Smart home technology would motivate consumers to pay more for a home
A large share of consumers would be willing to pay more for a home (renting and/or buying) if it featured additional technology devices or systems. In a nod to rising energy costs, topping the list of items were solar panel roof tiles, along with a home battery pack to store extra energy. Technology which enhances a home’s security was also rated near the top, with a security system and smart doorbell, capturing a large share of responses.
Across gender, men ranked home theatres, solar panels, and smart speakers in every room comparatively higher. Meanwhile, comparatively more women would pay extra for homes which featured smart doorbells, touchless faucets, and a connected kitchen.
Across age cohorts, a larger share of younger consumers (18-34) would pay more for homes with home theatres, smart speakers in every room, and connected kitchens. For consumers in the 35-54 age group, a larger comparative share would pay more for solar roof tiles and home battery packs. Consumers aged 55 and over ranked solar roof tiles, smart doorbells and security systems as worthy of a home price premium.
Parenting status did not make a noticeable difference in willingness to pay more for certain technologies. Both parents and non-parents found similar items worth paying more for: solar panels, connected climate controls, home theatres and security systems.
Energy efficiency ranks near the top of desirable smart home technologies in 2021
When asked to rank which smart home features would make a home purchase more desirable this year, those aimed at energy efficiency ranked at the top. Larger shares of consumers selected solar roof tiles, home battery packs and connected climate control systems as appealing features. Also ranking high were devices designed to enhance a home’s security, such as a smart doorbell and a high-tech system. These preferences held across gender, with a few nuances. A larger proportion of women chose smart doorbells and touchless faucets, while a comparatively larger share of men opted for home battery packs.
Age and stage of life also seems to play a role in technology preferences. Comparatively-speaking, larger shares of younger consumers (18-34) found smart speakers, connected kitchens, smart toilets and automated cocktail makers more appealing. Conversely, for consumers aged 55 and over, smart doorbells, home security systems, and home battery packs ranked comparatively higher.
Parenting status led to a preference for entertainment technology for 2021 purchases. Parents of minor children placed a higher comparative weight on home theatre setups, TVs that slide from cabinets or ceilings, and smart speakers.
Remote workers want faster Internet connections
With 2020 seeing remote work become a mainstay of employment, technology played a crucial role in the transition. For people working from home, the top technology feature for a more effective environment was fast wi-fi network connection, followed by a dedicated workstation setup, with large monitors, high-definition camera, headset, adjustable keyboard and ergonomic chair.
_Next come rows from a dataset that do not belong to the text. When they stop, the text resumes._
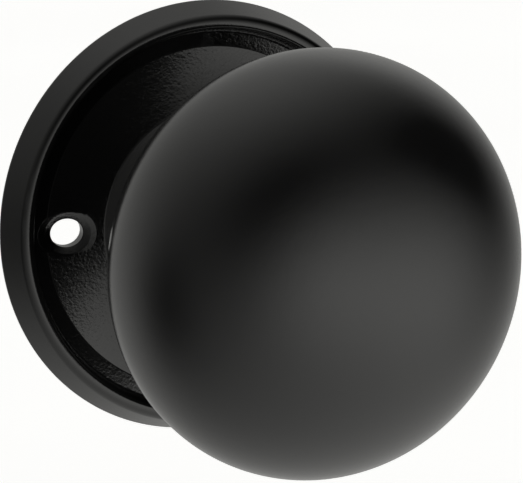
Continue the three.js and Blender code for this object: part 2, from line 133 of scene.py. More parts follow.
# The ball is an ellipse in section, cut off square at its rear opening.
CUT_SHARE = math.sqrt(1 - (KNOB_OPENING / KNOB_RADIUS) ** 2)
KNOB_HALF_DEPTH = (KNOB_FRONT - KNOB_BACK) / (1 + CUT_SHARE)
KNOB_CENTRE_OUT = KNOB_FRONT - KNOB_HALF_DEPTH

# ---------- outline helpers ----------


def arc(centre, size, start, end, steps, size_out=None):
    """Points of an arc or ellipse about a centre, both ends included, angles in radians."""
    x, y = centre
    high = size if size_out is None else size_out
    angles = [start + (end - start) * i / steps for i in range(steps + 1)]
    return [(x + size * math.cos(a), y + high * math.sin(a)) for a in angles]


def circle(x, y, size, steps=48):
    """Points of a whole circle, each once."""
    return arc((x, y), size, 0, FULL, steps)[:-1]


def rounded(points, steps=5):
    """An outline with an arc in place of each corner that states a radius as its third number."""
    result = []
    for i, point in enumerate(points):
        corner = Vector(point[:2])
        size = point[2] if len(point) > 2 else 0
        if not size:
            result.append(tuple(corner))
            continue
        before = (Vector(points[i - 1][:2]) - corner).normalized()
        after = (Vector(points[(i + 1) % len(points)][:2]) - corner).normalized()
        half = before.angle(after) / 2
        centre = corner + (before + after).normalized() * size / math.sin(half)
        start = corner + before * size / math.tan(half) - centre
        end = corner + after * size / math.tan(half) - centre
        sweep = start.angle_signed(end)
        for step in range(steps + 1):
            turn = Matrix.Rotation(-sweep * step / steps, 2)
            result.append(tuple(centre + turn @ start))
    return result


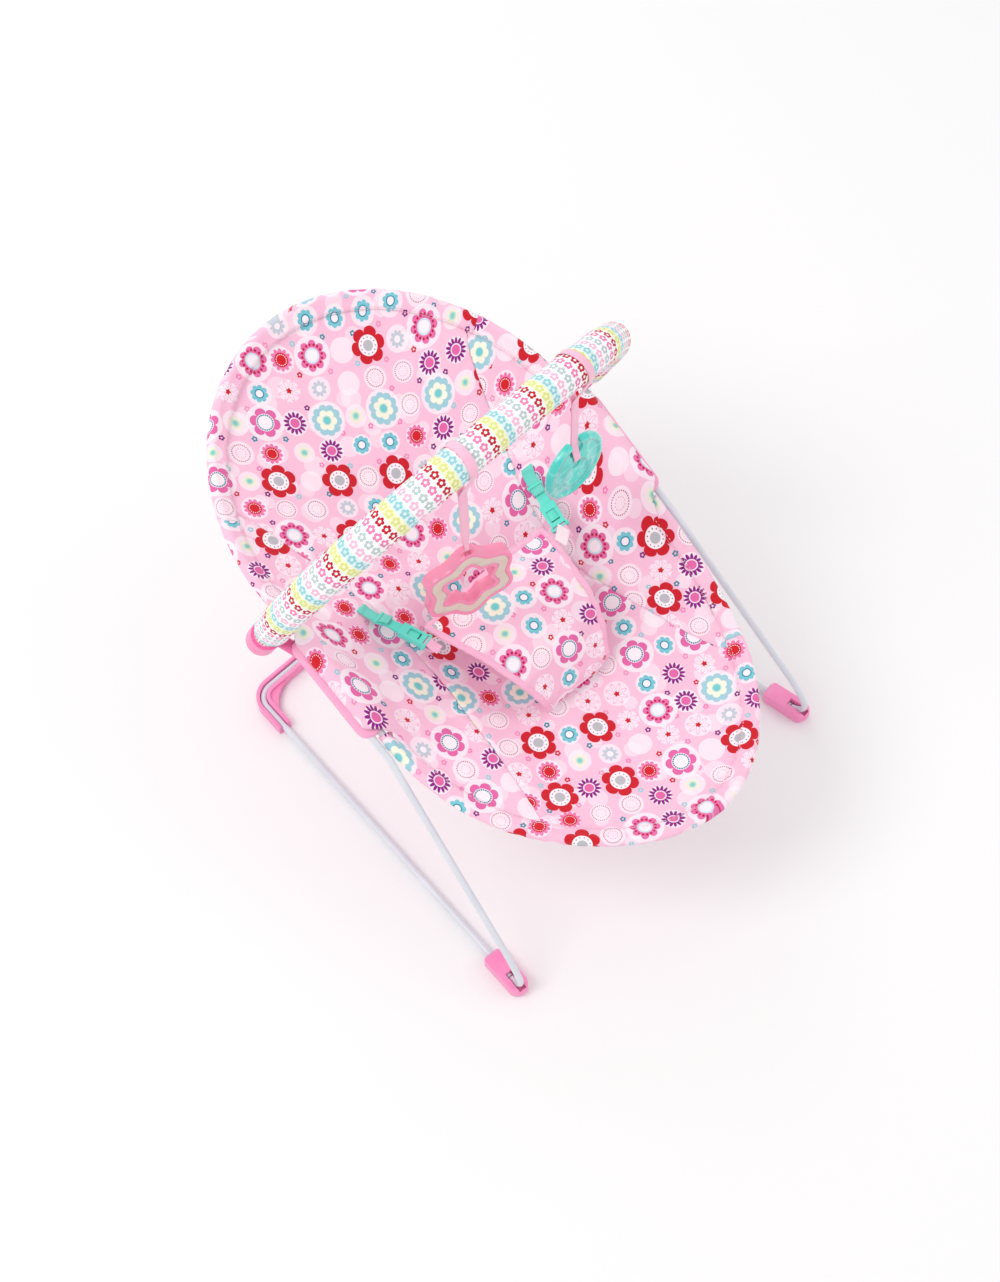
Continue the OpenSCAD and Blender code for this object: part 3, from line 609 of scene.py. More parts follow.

These features were even more important for younger respondents (18-34 group), and for parents of minor children.
Green and energy-efficient homes represent the future
Respondents were asked what type of a home represents the future, and provided five main options: “green and energy efficient,” “automated,” “adaptable,” “fortress of safety,” and “portable.” Each category featured specific smart home technologies. Based on responses, 35 per cent voted “green and energy efficient” as the top choice, with tech such as solar panels, water filtration, high quality insulation, and self-sustaining. The second choice, with 22 per cent of responses, was the “fortress of safety,” featuring fire-, wind-, water-, and all around climate-proof technologies. Coming in third place, the “automated” home is expected to be voice-controlled with on-demand responses and content. “Adaptable” and “portable” homes garnered 17 per cent of responses, combined.